调结构:引导城镇格局与资源禀赋、开发强度、发展潜力相适应。进一步增强西部陆海新通道的支撑作用,使之成为支撑我国西部地区的开发轴线和综合廊道,强化节点城市和门户城市作用。推动城市群政策结构性调整,调整优化城镇体系结构,逐步实现因城分类施策。顺应人口向大都市集聚态势,整合重大资源、平台投放,优化国家中心城市战略布局,强化都市圈中心城市引领作用,提升我国城市经济综合竞争力。探索以都市圈为单元进行生产分工、政策配置,实现大中小城市和小城镇协调发展。
强功能:完善各类城镇综合配套功能、精准配置政策工具。明确各类城镇功能定位,通过横向统筹、上下联动,在全国层面梳理明确各城市功能,把国家战略意图落实到城市发展定位中。统筹生产生活生态空间,着力提升城市生态功能,扩大公共开敞空间。以提升创新功能重塑城镇空间格局,坚持城市创新、产业升级与吸纳就业联动推进,推动综合性国家科学中心、创新中心、“双一流”大学、科研院所合理布局,构建与城市发展协同的开放型区域创新网络。推动各类城市尊重自然形态格局,注重历史文脉传承,发展现代文化、健康养生,形成符合实际、各具特色的城镇化发展模式。
多形态:坚持因地因时制宜、多种形态并举。打造以中心城市为引领的都市圈。严格规范新城新区建设。中小城市要提高承载能力和特色,找准发力领域。重视特色小镇在空间提升和功能嵌入上的开创性,深入分析暴露出的问题,加快找到解决路径和支持办法。鼓励各类空间形态探索创新,支持科创走廊、科学城、生态城、文化城、未来社区、共享农庄等多样化发展,实施有利于要素集聚、产业拓展、空间融合的政策措施,形成一批创新共同体、城乡融合体等。
高效益:推动城镇化经济社会生态效益并重、近期效益与长远效益兼顾。统筹生产生活生态空间布局和功能定位,注重发挥规模经济和范围经济效应,实现生产空间集约高效、生活空间宜居适度、生态空间山清水秀。

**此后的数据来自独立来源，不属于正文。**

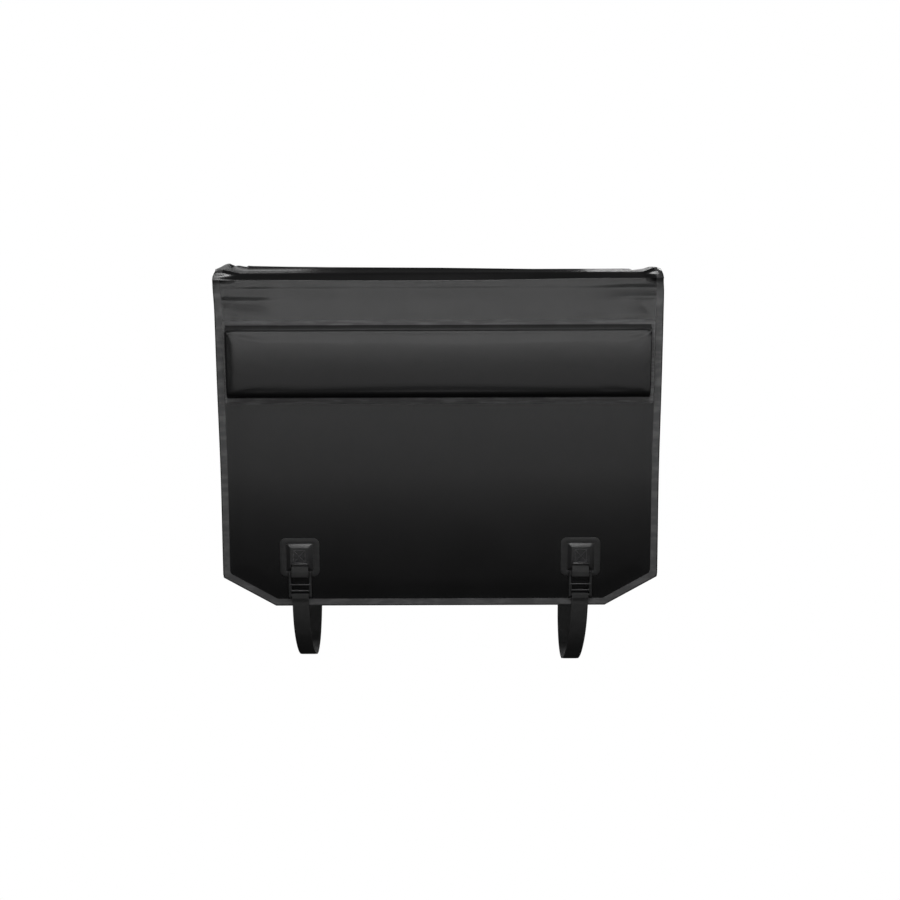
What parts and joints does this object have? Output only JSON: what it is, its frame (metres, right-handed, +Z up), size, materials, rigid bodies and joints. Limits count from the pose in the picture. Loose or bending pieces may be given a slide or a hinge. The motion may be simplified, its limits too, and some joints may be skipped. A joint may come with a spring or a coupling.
{
  "type": "tailgate bike pad",
  "caption": "Padded cover that hangs over a truck's tailgate to carry bikes, with a bumper cushion across the front and buckled straps that pass under the tailgate.",
  "frame": {"origin": "on the lining's underside, at the middle of the flat strip that rests on the tailgate's top edge", "axes": "+X to the pad's right along the tailgate, the front face with the bumper towards -Y, +Z up"},
  "size_m": [0.838, 0.1714, 0.7814],
  "materials": {
    "coated_fabric": "satin black coated fabric, welded",
    "lining": "matt dark grey soft lining",
    "foam": "closed-cell foam",
    "webbing": "black ribbed webbing",
    "moulded": "black moulded plastic",
    "thread": "black bonded thread"
  },
  "bodies": {
    "root": {"outer_cover": "coated_fabric", "inner_lining": "lining", "front_foam": "foam", "top_foam": "foam", "rear_foam": "foam", "bumper_cover": "coated_fabric", "bumper_foam": "foam", "front_patch_left": "coated_fabric", "anchor_cap_left": "moulded", "webbing_tab_left": "webbing", "front_stitch_left": "thread", "buckle_left": "moulded", "strap_left": "webbing", "rear_patch_left": "coated_fabric", "rear_stitch_left": "thread", "front_patch_right": "coated_fabric", "anchor_cap_right": "moulded", "webbing_tab_right": "webbing", "front_stitch_right": "thread", "buckle_right": "moulded", "strap_right": "webbing", "rear_patch_right": "coated_fabric", "rear_stitch_right": "thread"}
  },
  "joints": []
}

坚持向制度创新要效益,深化集体经营性建设用地入市改革,完善闲置宅基地退出或转化为集体经营性建设用地入市的制度通道;向混合利用要效益,加快完善城市用地混合、兼容性利用的举措,提高功能多样性,促进产业转型和效率提升;向空间品质要效益,要加快更新城市建设管理理念和办法,建设品质城市、品质社区和品质空间,通过化解新的空间问题提高效益,破解集聚不经济、内城衰落、职住分离、空间分异等新问题。